Finance

Why Webflow Isn’t the Future — Yet

· 5 min read

Webflow promised a no-code future where designers could build anything—but the reality is slower, heavier, and less accessible than it looks. Behind the glossy UI lies bloated code, performance drag, and long-term lock-in. It’s not the future of web design—just a beautiful illusion of it.

Webflow has become the poster child for the no-code design revolution—a world where designers can “build for the web” without learning to code. It promises freedom, speed, and the ability to prototype and publish at lightning pace.

For many, it feels like the future of web design has arrived. But beneath the hype and slick marketing lies a truth most seasoned developers already know: Webflow is brilliant for what it is, yet deeply flawed for what it wants to be.

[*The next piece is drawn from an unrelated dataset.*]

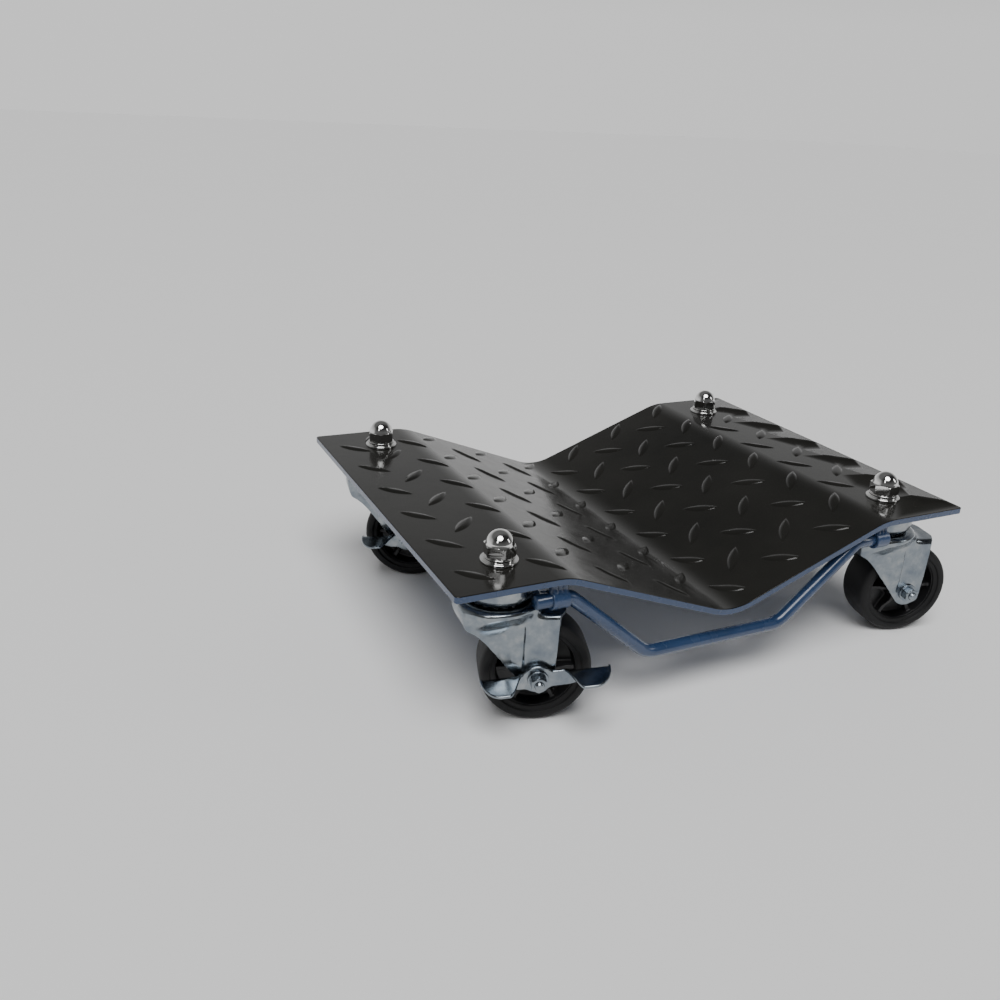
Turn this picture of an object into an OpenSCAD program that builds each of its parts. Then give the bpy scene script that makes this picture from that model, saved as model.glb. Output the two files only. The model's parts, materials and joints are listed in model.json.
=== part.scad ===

The idea of no-code platforms replacing traditional web development sounds seductive. But as the web matures, performance, accessibility, and long-term maintainability have become the true tests of design systems. And it’s precisely here—at the intersection of convenience and complexity—that Webflow’s shiny promise begins to dull.

Webflow’s greatest strength is also its greatest limitation: abstraction. It hides the messiness of code behind visual tools, letting designers focus on layout, animation, and interaction instead of syntax. For startups and solo designers, this is gold—it dramatically lowers the barrier to creating professional-looking websites.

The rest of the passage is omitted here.